If Trump has a superpower, or if a set of circumstances happen to work perfectly in Trump’s favor to give off the appearance of having a superpower, it is that he has exploited the dissonance in information to a tee. He sniffed out how weakened our national media had become by the social media revolution which equalized the platform playing field, and he attacked. He sniffed out how petty and frivolous the rules of play were in the political stratosphere, and he attacked them. He sniffed out how racist the country was and he ran on that. He sniffed out how conspiratorial thinking was spreading through the country and he rallied those troops to his corner. You can hold all the world’s truth in your hands, and Donald Trump knows he can look at it and call it nothing, and people will believe that. Trump’s unwitting lieutenants in this fight — Rush Limbaugh, Glenn Beck, Bill O’Reilly, and their many successors, right-wingers who rant about the conspiratorial left wing, a wing that is far too fractured and complex to execute a successful presidential campaign, let alone a national election fraud conspiracy — paved the way for his demagoguery by launching an informational assault on the American people. Of all the news networks, only Fox News will tell you what “the left” “wants.” The initial intent, of course, was to steer these simple people into the waiting arms of purportedly pro-life, purportedly pro-gun, purportedly pro-Christian politicians who would continue tilting the field of play toward the most vicious of capitalists. Sure, the average farmer pays more in taxes than the average Fortune 500 company, but at least you have your guns. Trump saw that this strategy was more popular than the moderated version of Republicanism that made its way to debate stages. Mitt Romney, Paul Ryan, John McCain? These were reasonable people, and the frothing victims of talk-show hypnosis were not. Rather than translate their anger into something palatable, something that democrats could maybe accept losing to, Trump decided to just cater to that crowd. He has built the entire plane out of that indestructible black-box base of angry white lower-middle class people. Trump sucker-punched America with his election win in 2016. People stood up and defeated him in 2020 because they realized how vulnerable America actually was. The narrative is actually pretty simple.

Trump holds rallies for people to allow them to come together and feel accepted and not unreasonable. The democrats do not. Trump has either provided for, allowed for, or solicited an army of social media deepfakes to spread radical views on Facebook, Twitter and other platforms to give the impression that more people hold his views than truly do. The democrats have not. Trump has learned that the 24-hour news cycle processes too fast to detect and punish hypocrisy, and so he doesn’t bother with integrity and consistency. The democrats do. Trump has conceded the moral high-ground because he realized, somehow he most completely out of anyone, that the moral high-ground is figurative. It doesn’t exist, not here, in a country so steeped in white supremacy. The only high-ground to gain is convincing yourself you’ve never done anything wrong. That is the America of our history courses and military parades and national heroism fables. That ground will get you somewhere.

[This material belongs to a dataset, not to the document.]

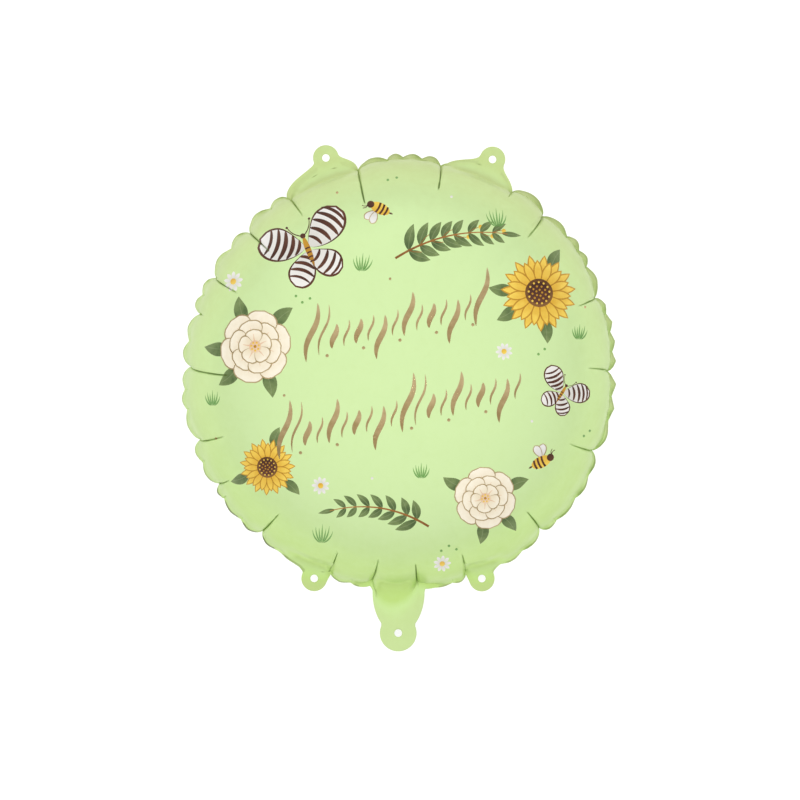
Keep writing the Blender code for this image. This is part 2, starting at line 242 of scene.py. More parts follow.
# How finely the films are divided: film in from the weld, and the spacing there
FRONT_SPACING = (
    (-0.005, 0.0011), (0.0, 0.0009), (0.012, 0.0010), (0.03, 0.0014), (0.06, 0.0022), (0.1, 0.0030),
)
BACK_SPACING = (
    (-0.005, 0.0013), (0.0, 0.0012), (0.012, 0.0015), (0.03, 0.0024), (0.06, 0.0038), (0.1, 0.0050),
)
CREASE_COLUMNS = (
    -0.0034, -0.0022, -0.0014, -0.0008, -0.00045, -0.00022, 0.0,
    0.00022, 0.00045, 0.0008, 0.0014, 0.0022, 0.0034,
)
NOTCH_COLUMNS = (-0.0009, -0.0004, 0.0, 0.0004, 0.0009)
NOTCH_COLUMNS_RUN = 1.6 * SCALLOP_FADE
COLUMNS_END = -0.0012       # film beyond the weld's inner edge where the folds' columns end
RING_STRETCH = 1.1          # spots along a ring are this much further apart than the rings
INNERMOST_RING = 0.004
OUTLINE_STEP = 0.0009
LEAST_GAP = 0.0007          # between the edges of a shape and the film's other spots
EDGE_MARGIN = 0.0009        # film along every cut edge that may be darker

# Painted shade along the cut edge: how dark it is by angle, and how dark along the tabs and the
# neck
EDGE_DARKNESS = (
    (0.0, 0.25), (95.0, 0.25), (126.0, 0.12), (205.0, 0.20), (218.0, 0.95), (241.0, 0.90),
    (252.0, 0.45), (300.0, 0.35), (335.0, 0.45), (350.0, 0.30),
)
TAB_EDGE_DARKNESS = 0.12
EDGE_STEEPNESS = 3.0
EDGE_BREAK = (2.2, 0.4)     # how soon the dark line comes back beside a notch, and its gap there
EDGE_LINE = 0.0011          # width of the dark line along the cut edge
EDGE_AT_TABS = 0.6          # how much fainter the line is beside a tab

# The weld's painted shade: the two halves of a facet, every other facet, and how much fainter at a
# tab
WELD_SHADE_STEP = 0.0008    # film over which the weld's shade begins
FACET_SHADES = (0.78, 1.0)
FACET_CHANGE = 0.12
WELD_AT_TABS = 0.9
WELD_STEEPNESS = 6.0
WELD_LEAST_SHADE = 0.45

# The plain film is darkened with painted shade near the weld and the tabs: where it begins to and
# over which share of its radius, and how deep it is at the sides and how much deeper above and
# below
DEEPENING = (0.55, 0.35)
SIDE_DEEPNESS = 0.52
TOP_DEEPNESS = 0.42
# Painted light lifts the film at the tabs' roots and over the upper tabs
ROOT_LIGHTNESS = 0.4        # how much lighter it is at a tab's root
ROOT_LIGHT_RUN = 0.010
TAB_FADE = 0.012            # how far out of the weld a tab or the neck has its own green
UPPER_TAB_LIGHTNESS = 0.25
# Painted shade also greys the lower tabs and the neck towards the weld's green
TAB_GREYNESS = 0.50         # how near the lower tabs come to the weld's greyer green
NECK_GREYNESS = 0.32        # and the neck
NECK_DEEPNESS = 0.35        # how deep the neck's green is: 0 as light as the middle
NECK_FADE = 0.0100          # film over which the body's deeper green ends at the neck
NECK_FADE_START = 0.2

# Numbers for the working
BISECTIONS = 26
SHARP_ANGLE = 48.0          # edges sharper than this keep their crease in the shading
SAME_SPOT = 0.00002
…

This party is almost over. The coup is failing. Eventually, Republicans will reckon with the fact that Trump had four years in office, was limited in what he could do, and was ousted by a democratic majority (in the popular vote for the 2nd time, and the Electoral College — which absolutely must be abolished — for the first time). We will have a democratic (and Democratic) president. These people’s lives are likely to improve as social programs provide a measure of relief from the economic disaster we’ve found ourselves in, which partisan Republicans seem loathe to do anything about without an avenue to forward the interests of the richest, most comfortable Americans.

President-elect Joe Biden seems intent on unifying the country, or rather, convincing the country to unify itself. And while that’s a noble thought, it’s utterly worthless without an infrastructure for making it happen. How do you de-hypnotize people in Middle America who have been convinced through years of nights listening to the jeers of conservative preachers who claim the Left Agenda to Promote Socialism and Communism is nigh? A casual conversation can’t do that. A moment of community can’t do that. Wajahat Ali’s column in the New York Times expresses the futility of a grassroots movement to connect with the other side. When you try to talk to these people, these Trump-supporting God-fearing Americans, they will be decent with you. They will be nice. They will be human. But they won’t listen to that. They’ll assure themselves that you’re just misinformed about certain things, that maybe you have a good heart but you are naive and don’t see the deep-state conspiracy for what it is, as it’s been laid out so plainly by Tucker Carlson and friends. The right-wing media ecosystem is unrelenting and unforgiving. It has caused the beliefs of millions of Americans to skew into fringe territory, all for the purpose of increasing the wealth of rich Americans (by mobilizing a broad base under a decoy agenda that they’ve co-opted to de-regulate and cut taxes).

It’s not on us to help those folks. It’s on them. They’ll have to realize that Donald Trump is a liar. He says he won the election. He didn’t. That referendum is coming. Maybe it’ll open doors to doubt in the right-wing media machine that has nurtured and protected the radical president. For most people, it won’t. Someone will think of a clever explanation, and they’ll move on to the next bogeyman. They’ll have something to attack again, and they’ll forget that they spent four years defending a wizard who wound up capable of giving them nothing at all. Until we come up with a plan to dismantle the media machine (which, for what it’s worth, would allow the supposedly liberal media outlets like CNN to better assert their objectivity), we will keep living in a world where things like healthcare, education, and literally saving the planet are demonized and made to seem irrational. The post-Internet world has been said to have entered the “information age.” We are beginning to realize what that means. When we are saturated with information, we lose the ability to process and decode what information matters, what information is true, and what information makes us feel good for long enough to ignore the difference.